Guidance about Kids for the First Time Teachers

Kids today are an entirely different breed than they were just 10 years ago. They foods they eat are different, the songs they sing are different, and the cartoons they watch are different than the cartoons you watched. If you need any sort of convincing, pay close attention to this year's Macy's Thanksgiving Day parade. It used to be the case that you knew all of the giant balloon characters. Timeless classics like Snoopy and Garfield have been replaced by a plethora of characters you might not recognize. Pokemon itself has hundreds of different characters, and even that's not as popular anymore as it once was.

It would be rather naive to think that changes in the cartoons being watched is the most striking difference between kids today and those of older generations. The fact is, 21st century kids have a lot more running through their heads than we did when we were young. Reality, usually of the harsh nature, has found its way into the innocence that used to emanate from young children. Here are a few of the ways that kids today are vastly different from those from just a few generations ago:

Kids know a lot more about sex a lot earlier in life. Today's youths can find anything and everything they want with a few keys pressed on the keyboard. Whatever they want to know, see, or watch is available online. In prior generations there was an informational barrier between things of a pornographic nature and young people. If you weren't old enough to buy it, you couldn't, and you probably didn't know where to go to get it anyway. Now, a mouse-click on the button that says "Yes, I'm over 18." opens up a sexual world to anyone with a computer.

Kids know more about technology than you do. Depending on how old you are computers and the Internet played a larger or smaller role in your life. Today's youths have likely had computers in the home since they were born. For them it is a source of information, entertainment, communication, productivity, and more. They know about software, games, wireless networks and websites that you don't know about. Get over it.
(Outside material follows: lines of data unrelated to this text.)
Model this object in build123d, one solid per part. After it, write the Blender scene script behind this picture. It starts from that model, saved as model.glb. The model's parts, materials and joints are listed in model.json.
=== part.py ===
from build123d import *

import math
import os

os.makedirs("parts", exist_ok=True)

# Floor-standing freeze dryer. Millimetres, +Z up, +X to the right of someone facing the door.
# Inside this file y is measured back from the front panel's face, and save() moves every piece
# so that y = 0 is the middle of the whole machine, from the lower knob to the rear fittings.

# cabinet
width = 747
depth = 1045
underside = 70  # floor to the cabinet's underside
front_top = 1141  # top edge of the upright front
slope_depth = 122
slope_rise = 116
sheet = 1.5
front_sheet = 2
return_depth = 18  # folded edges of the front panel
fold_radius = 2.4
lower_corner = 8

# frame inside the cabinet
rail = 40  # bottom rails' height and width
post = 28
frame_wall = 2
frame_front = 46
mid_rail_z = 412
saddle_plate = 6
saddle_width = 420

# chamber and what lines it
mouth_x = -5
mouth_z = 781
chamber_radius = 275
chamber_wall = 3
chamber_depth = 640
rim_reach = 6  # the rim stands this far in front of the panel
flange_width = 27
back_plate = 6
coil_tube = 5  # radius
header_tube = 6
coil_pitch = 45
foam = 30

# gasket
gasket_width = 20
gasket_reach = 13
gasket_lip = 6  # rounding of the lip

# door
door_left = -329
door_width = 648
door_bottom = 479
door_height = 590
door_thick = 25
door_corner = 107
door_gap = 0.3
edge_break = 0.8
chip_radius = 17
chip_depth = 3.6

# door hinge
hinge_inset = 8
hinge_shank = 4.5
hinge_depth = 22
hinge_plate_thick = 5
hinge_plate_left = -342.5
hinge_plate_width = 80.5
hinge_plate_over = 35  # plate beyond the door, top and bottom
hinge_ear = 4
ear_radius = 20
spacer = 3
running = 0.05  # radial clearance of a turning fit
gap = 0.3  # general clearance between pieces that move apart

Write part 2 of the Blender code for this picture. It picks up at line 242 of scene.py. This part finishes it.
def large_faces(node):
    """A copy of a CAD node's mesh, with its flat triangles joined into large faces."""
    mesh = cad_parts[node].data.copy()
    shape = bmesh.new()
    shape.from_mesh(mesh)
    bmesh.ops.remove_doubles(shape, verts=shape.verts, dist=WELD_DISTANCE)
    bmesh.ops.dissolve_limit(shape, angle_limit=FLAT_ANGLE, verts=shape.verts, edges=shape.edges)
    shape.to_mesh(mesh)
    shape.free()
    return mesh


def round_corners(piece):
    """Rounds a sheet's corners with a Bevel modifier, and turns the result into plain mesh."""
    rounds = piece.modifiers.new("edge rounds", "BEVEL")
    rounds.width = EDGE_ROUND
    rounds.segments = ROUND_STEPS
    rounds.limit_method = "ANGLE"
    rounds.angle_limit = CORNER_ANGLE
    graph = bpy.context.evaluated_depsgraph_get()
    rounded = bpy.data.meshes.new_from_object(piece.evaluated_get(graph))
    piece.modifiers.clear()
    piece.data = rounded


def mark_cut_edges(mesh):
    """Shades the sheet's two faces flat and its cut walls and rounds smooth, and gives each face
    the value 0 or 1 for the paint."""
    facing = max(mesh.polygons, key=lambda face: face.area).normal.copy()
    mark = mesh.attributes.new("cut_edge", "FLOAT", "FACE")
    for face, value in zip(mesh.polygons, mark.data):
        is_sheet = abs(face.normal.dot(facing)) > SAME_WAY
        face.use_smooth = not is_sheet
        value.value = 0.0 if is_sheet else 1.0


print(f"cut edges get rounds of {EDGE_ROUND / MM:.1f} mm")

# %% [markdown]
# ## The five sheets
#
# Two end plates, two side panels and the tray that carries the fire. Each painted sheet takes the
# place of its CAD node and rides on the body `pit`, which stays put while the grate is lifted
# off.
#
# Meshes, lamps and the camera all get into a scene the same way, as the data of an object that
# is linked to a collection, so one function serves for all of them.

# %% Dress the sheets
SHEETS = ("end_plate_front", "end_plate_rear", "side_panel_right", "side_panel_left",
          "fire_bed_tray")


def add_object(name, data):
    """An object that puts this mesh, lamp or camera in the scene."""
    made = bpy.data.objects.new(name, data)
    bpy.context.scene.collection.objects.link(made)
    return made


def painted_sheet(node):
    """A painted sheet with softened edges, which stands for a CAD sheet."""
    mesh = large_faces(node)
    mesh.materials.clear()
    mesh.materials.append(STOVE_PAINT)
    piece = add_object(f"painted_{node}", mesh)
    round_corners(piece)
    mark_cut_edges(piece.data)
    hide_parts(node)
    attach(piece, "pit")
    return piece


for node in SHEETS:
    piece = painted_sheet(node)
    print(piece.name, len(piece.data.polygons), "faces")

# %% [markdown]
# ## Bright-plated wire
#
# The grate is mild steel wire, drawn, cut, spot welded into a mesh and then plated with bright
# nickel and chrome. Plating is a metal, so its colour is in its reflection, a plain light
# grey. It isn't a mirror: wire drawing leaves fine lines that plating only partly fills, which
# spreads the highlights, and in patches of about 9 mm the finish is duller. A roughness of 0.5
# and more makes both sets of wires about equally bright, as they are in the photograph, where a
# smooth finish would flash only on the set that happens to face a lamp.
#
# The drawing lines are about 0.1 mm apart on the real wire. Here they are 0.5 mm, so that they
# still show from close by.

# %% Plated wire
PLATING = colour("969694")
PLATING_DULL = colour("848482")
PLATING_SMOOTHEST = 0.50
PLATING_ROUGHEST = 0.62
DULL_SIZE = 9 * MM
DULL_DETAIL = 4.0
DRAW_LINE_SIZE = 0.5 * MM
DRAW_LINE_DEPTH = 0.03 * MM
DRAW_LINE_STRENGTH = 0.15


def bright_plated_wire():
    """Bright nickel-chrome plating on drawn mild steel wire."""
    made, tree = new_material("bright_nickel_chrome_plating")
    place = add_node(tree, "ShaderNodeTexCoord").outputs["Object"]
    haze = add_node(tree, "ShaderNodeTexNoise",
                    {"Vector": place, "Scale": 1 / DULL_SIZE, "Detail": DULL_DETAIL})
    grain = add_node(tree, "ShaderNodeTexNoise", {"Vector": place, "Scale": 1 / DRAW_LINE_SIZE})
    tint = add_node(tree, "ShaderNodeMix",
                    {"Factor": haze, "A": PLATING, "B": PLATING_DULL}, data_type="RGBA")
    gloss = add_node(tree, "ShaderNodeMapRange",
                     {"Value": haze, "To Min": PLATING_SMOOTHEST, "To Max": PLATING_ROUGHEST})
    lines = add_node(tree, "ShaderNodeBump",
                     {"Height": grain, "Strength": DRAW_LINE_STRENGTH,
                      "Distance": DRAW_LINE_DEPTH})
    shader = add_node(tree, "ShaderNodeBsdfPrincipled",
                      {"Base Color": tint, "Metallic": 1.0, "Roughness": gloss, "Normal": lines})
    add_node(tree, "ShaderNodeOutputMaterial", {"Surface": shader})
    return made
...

There is a wider gap between good and bad students. It used to be the case that most students wanted to do well, and only a handful didn't care how they did. Today there is more of an equal split between those that want good grades and those that just want to pass. You need to learn to fend off the grade-grubbers and know when to let the unmotivated wallow in their mediocrity.

Kids have lots more emotional baggage than ever before. It's depressing to consider, but histories of abuse, neglect, and rampant indifference leave some students emotionally cut off from the class and from you. It takes time for these students to build trust in you and have success academically. You must be patient.

You already have many roles to play in your student's lives. You have to decide very early on whether you are going to be the teacher that is aware of all of the outside issues that are going on with your students, or if you will turn a blind eye and ear to them and pretend like the only world that exists is the one confined to the school grounds.